## Written exercise
Reproduce the full listing that appears beneath this instruction exactly.

## Data
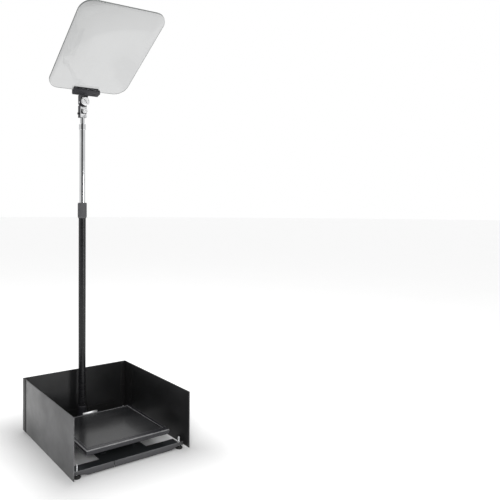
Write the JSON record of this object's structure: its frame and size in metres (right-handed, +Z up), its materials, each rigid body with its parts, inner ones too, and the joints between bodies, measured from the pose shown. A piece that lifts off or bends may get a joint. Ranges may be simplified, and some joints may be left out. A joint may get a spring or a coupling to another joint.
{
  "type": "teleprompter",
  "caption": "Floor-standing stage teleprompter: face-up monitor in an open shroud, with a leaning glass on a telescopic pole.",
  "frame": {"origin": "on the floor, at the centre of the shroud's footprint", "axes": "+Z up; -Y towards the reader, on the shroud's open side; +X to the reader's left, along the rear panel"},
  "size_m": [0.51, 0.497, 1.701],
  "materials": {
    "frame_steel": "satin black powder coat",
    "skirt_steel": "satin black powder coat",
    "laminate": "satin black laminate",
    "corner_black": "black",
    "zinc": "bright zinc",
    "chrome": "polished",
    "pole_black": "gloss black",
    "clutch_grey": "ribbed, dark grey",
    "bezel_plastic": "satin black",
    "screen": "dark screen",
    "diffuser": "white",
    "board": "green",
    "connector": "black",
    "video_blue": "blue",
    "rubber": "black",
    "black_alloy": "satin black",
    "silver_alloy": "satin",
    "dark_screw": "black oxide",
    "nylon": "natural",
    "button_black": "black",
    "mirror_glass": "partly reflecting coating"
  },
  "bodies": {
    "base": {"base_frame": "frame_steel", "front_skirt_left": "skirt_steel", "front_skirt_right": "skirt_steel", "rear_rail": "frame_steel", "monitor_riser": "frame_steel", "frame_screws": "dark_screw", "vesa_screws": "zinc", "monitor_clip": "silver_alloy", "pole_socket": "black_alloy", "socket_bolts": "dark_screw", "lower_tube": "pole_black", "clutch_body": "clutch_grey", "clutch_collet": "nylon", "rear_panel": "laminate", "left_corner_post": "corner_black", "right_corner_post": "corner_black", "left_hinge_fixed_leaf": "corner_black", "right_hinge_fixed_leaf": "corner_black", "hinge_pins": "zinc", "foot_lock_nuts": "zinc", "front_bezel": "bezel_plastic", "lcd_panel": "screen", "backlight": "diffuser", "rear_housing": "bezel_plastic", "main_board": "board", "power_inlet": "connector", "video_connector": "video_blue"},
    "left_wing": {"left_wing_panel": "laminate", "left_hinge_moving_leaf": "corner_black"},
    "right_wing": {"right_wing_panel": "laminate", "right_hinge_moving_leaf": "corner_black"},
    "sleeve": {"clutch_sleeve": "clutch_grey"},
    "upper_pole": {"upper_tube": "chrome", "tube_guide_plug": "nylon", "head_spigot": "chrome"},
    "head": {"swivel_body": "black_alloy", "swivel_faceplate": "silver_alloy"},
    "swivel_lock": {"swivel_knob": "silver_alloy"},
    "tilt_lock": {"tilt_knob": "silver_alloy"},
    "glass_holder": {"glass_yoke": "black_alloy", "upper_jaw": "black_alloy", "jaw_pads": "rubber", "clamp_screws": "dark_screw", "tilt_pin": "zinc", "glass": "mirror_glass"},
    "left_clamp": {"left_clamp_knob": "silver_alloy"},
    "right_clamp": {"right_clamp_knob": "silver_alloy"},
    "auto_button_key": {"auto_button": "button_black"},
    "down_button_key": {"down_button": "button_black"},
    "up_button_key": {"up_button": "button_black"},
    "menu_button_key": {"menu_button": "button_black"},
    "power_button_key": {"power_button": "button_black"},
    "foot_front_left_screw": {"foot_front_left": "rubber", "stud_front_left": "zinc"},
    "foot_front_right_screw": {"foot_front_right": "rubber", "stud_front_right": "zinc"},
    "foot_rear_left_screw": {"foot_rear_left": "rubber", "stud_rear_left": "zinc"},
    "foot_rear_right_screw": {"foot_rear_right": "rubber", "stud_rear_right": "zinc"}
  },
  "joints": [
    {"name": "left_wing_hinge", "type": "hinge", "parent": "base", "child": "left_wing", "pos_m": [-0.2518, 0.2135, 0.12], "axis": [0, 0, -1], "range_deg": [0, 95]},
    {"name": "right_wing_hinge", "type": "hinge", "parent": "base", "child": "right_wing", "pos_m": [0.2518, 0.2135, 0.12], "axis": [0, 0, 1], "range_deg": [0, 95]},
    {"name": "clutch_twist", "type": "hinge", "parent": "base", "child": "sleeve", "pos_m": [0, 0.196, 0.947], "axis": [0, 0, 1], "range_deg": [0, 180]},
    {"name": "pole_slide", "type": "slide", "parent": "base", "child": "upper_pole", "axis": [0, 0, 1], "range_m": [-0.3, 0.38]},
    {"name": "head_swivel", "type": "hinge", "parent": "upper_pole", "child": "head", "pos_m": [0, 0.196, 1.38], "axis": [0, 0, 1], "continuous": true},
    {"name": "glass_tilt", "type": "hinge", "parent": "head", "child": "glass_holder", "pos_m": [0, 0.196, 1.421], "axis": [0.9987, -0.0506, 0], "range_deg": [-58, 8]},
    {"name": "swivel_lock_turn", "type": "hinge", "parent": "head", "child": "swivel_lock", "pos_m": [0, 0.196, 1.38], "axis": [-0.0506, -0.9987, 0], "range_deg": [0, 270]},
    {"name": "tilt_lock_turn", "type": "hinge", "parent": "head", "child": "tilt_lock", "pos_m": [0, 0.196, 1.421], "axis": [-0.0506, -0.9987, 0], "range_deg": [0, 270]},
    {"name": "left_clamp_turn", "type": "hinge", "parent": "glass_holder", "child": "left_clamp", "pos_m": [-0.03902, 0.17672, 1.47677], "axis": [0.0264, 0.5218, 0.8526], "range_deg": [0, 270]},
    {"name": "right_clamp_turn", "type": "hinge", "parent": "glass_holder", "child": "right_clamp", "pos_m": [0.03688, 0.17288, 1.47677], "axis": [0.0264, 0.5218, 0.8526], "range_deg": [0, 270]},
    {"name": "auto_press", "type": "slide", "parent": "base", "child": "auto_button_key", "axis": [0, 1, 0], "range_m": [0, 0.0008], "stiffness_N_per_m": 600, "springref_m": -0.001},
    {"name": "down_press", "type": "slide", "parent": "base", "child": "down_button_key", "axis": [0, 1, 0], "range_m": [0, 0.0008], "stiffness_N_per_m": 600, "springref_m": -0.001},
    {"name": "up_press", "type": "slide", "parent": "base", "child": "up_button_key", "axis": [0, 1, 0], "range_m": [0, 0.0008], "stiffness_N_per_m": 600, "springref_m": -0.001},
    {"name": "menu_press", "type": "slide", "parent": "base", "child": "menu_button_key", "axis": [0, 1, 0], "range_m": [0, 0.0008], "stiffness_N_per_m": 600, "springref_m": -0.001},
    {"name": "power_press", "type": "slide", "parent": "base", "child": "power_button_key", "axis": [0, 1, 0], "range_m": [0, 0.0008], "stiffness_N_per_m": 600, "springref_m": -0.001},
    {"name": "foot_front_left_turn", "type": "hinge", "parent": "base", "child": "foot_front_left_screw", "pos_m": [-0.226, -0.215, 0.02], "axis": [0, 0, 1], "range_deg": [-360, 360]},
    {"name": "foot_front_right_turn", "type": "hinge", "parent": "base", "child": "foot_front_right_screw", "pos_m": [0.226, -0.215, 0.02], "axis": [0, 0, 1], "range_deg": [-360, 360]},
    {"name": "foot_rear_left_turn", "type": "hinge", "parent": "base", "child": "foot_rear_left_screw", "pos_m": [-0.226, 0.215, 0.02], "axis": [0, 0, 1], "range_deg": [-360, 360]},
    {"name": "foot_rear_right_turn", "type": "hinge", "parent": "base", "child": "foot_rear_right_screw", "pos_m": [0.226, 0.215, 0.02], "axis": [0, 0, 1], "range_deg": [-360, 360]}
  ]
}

## Task solution
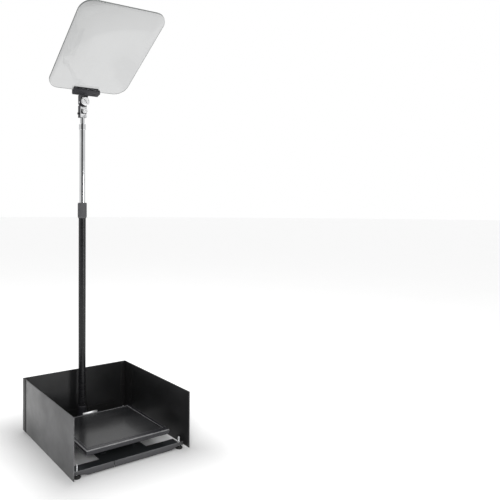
Write the JSON record of this object's structure: its frame and size in metres (right-handed, +Z up), its materials, each rigid body with its parts, inner ones too, and the joints between bodies, measured from the pose shown. A piece that lifts off or bends may get a joint. Ranges may be simplified, and some joints may be left out. A joint may get a spring or a coupling to another joint.
{
  "type": "teleprompter",
  "caption": "Floor-standing stage teleprompter: face-up monitor in an open shroud, with a leaning glass on a telescopic pole.",
  "frame": {"origin": "on the floor, at the centre of the shroud's footprint", "axes": "+Z up; -Y towards the reader, on the shroud's open side; +X to the reader's left, along the rear panel"},
  "size_m": [0.51, 0.497, 1.701],
  "materials": {
    "frame_steel": "satin black powder coat",
    "skirt_steel": "satin black powder coat",
    "laminate": "satin black laminate",
    "corner_black": "black",
    "zinc": "bright zinc",
    "chrome": "polished",
    "pole_black": "gloss black",
    "clutch_grey": "ribbed, dark grey",
    "bezel_plastic": "satin black",
    "screen": "dark screen",
    "diffuser": "white",
    "board": "green",
    "connector": "black",
    "video_blue": "blue",
    "rubber": "black",
    "black_alloy": "satin black",
    "silver_alloy": "satin",
    "dark_screw": "black oxide",
    "nylon": "natural",
    "button_black": "black",
    "mirror_glass": "partly reflecting coating"
  },
  "bodies": {
    "base": {"base_frame": "frame_steel", "front_skirt_left": "skirt_steel", "front_skirt_right": "skirt_steel", "rear_rail": "frame_steel", "monitor_riser": "frame_steel", "frame_screws": "dark_screw", "vesa_screws": "zinc", "monitor_clip": "silver_alloy", "pole_socket": "black_alloy", "socket_bolts": "dark_screw", "lower_tube": "pole_black", "clutch_body": "clutch_grey", "clutch_collet": "nylon", "rear_panel": "laminate", "left_corner_post": "corner_black", "right_corner_post": "corner_black", "left_hinge_fixed_leaf": "corner_black", "right_hinge_fixed_leaf": "corner_black", "hinge_pins": "zinc", "foot_lock_nuts": "zinc", "front_bezel": "bezel_plastic", "lcd_panel": "screen", "backlight": "diffuser", "rear_housing": "bezel_plastic", "main_board": "board", "power_inlet": "connector", "video_connector": "video_blue"},
    "left_wing": {"left_wing_panel": "laminate", "left_hinge_moving_leaf": "corner_black"},
    "right_wing": {"right_wing_panel": "laminate", "right_hinge_moving_leaf": "corner_black"},
    "sleeve": {"clutch_sleeve": "clutch_grey"},
    "upper_pole": {"upper_tube": "chrome", "tube_guide_plug": "nylon", "head_spigot": "chrome"},
    "head": {"swivel_body": "black_alloy", "swivel_faceplate": "silver_alloy"},
    "swivel_lock": {"swivel_knob": "silver_alloy"},
    "tilt_lock": {"tilt_knob": "silver_alloy"},
    "glass_holder": {"glass_yoke": "black_alloy", "upper_jaw": "black_alloy", "jaw_pads": "rubber", "clamp_screws": "dark_screw", "tilt_pin": "zinc", "glass": "mirror_glass"},
    "left_clamp": {"left_clamp_knob": "silver_alloy"},
    "right_clamp": {"right_clamp_knob": "silver_alloy"},
    "auto_button_key": {"auto_button": "button_black"},
    "down_button_key": {"down_button": "button_black"},
    "up_button_key": {"up_button": "button_black"},
    "menu_button_key": {"menu_button": "button_black"},
    "power_button_key": {"power_button": "button_black"},
    "foot_front_left_screw": {"foot_front_left": "rubber", "stud_front_left": "zinc"},
    "foot_front_right_screw": {"foot_front_right": "rubber", "stud_front_right": "zinc"},
    "foot_rear_left_screw": {"foot_rear_left": "rubber", "stud_rear_left": "zinc"},
    "foot_rear_right_screw": {"foot_rear_right": "rubber", "stud_rear_right": "zinc"}
  },
  "joints": [
    {"name": "left_wing_hinge", "type": "hinge", "parent": "base", "child": "left_wing", "pos_m": [-0.2518, 0.2135, 0.12], "axis": [0, 0, -1], "range_deg": [0, 95]},
    {"name": "right_wing_hinge", "type": "hinge", "parent": "base", "child": "right_wing", "pos_m": [0.2518, 0.2135, 0.12], "axis": [0, 0, 1], "range_deg": [0, 95]},
    {"name": "clutch_twist", "type": "hinge", "parent": "base", "child": "sleeve", "pos_m": [0, 0.196, 0.947], "axis": [0, 0, 1], "range_deg": [0, 180]},
    {"name": "pole_slide", "type": "slide", "parent": "base", "child": "upper_pole", "axis": [0, 0, 1], "range_m": [-0.3, 0.38]},
    {"name": "head_swivel", "type": "hinge", "parent": "upper_pole", "child": "head", "pos_m": [0, 0.196, 1.38], "axis": [0, 0, 1], "continuous": true},
    {"name": "glass_tilt", "type": "hinge", "parent": "head", "child": "glass_holder", "pos_m": [0, 0.196, 1.421], "axis": [0.9987, -0.0506, 0], "range_deg": [-58, 8]},
    {"name": "swivel_lock_turn", "type": "hinge", "parent": "head", "child": "swivel_lock", "pos_m": [0, 0.196, 1.38], "axis": [-0.0506, -0.9987, 0], "range_deg": [0, 270]},
    {"name": "tilt_lock_turn", "type": "hinge", "parent": "head", "child": "tilt_lock", "pos_m": [0, 0.196, 1.421], "axis": [-0.0506, -0.9987, 0], "range_deg": [0, 270]},
    {"name": "left_clamp_turn", "type": "hinge", "parent": "glass_holder", "child": "left_clamp", "pos_m": [-0.03902, 0.17672, 1.47677], "axis": [0.0264, 0.5218, 0.8526], "range_deg": [0, 270]},
    {"name": "right_clamp_turn", "type": "hinge", "parent": "glass_holder", "child": "right_clamp", "pos_m": [0.03688, 0.17288, 1.47677], "axis": [0.0264, 0.5218, 0.8526], "range_deg": [0, 270]},
    {"name": "auto_press", "type": "slide", "parent": "base", "child": "auto_button_key", "axis": [0, 1, 0], "range_m": [0, 0.0008], "stiffness_N_per_m": 600, "springref_m": -0.001},
    {"name": "down_press", "type": "slide", "parent": "base", "child": "down_button_key", "axis": [0, 1, 0], "range_m": [0, 0.0008], "stiffness_N_per_m": 600, "springref_m": -0.001},
    {"name": "up_press", "type": "slide", "parent": "base", "child": "up_button_key", "axis": [0, 1, 0], "range_m": [0, 0.0008], "stiffness_N_per_m": 600, "springref_m": -0.001},
    {"name": "menu_press", "type": "slide", "parent": "base", "child": "menu_button_key", "axis": [0, 1, 0], "range_m": [0, 0.0008], "stiffness_N_per_m": 600, "springref_m": -0.001},
    {"name": "power_press", "type": "slide", "parent": "base", "child": "power_button_key", "axis": [0, 1, 0], "range_m": [0, 0.0008], "stiffness_N_per_m": 600, "springref_m": -0.001},
    {"name": "foot_front_left_turn", "type": "hinge", "parent": "base", "child": "foot_front_left_screw", "pos_m": [-0.226, -0.215, 0.02], "axis": [0, 0, 1], "range_deg": [-360, 360]},
    {"name": "foot_front_right_turn", "type": "hinge", "parent": "base", "child": "foot_front_right_screw", "pos_m": [0.226, -0.215, 0.02], "axis": [0, 0, 1], "range_deg": [-360, 360]},
    {"name": "foot_rear_left_turn", "type": "hinge", "parent": "base", "child": "foot_rear_left_screw", "pos_m": [-0.226, 0.215, 0.02], "axis": [0, 0, 1], "range_deg": [-360, 360]},
    {"name": "foot_rear_right_turn", "type": "hinge", "parent": "base", "child": "foot_rear_right_screw", "pos_m": [0.226, 0.215, 0.02], "axis": [0, 0, 1], "range_deg": [-360, 360]}
  ]
}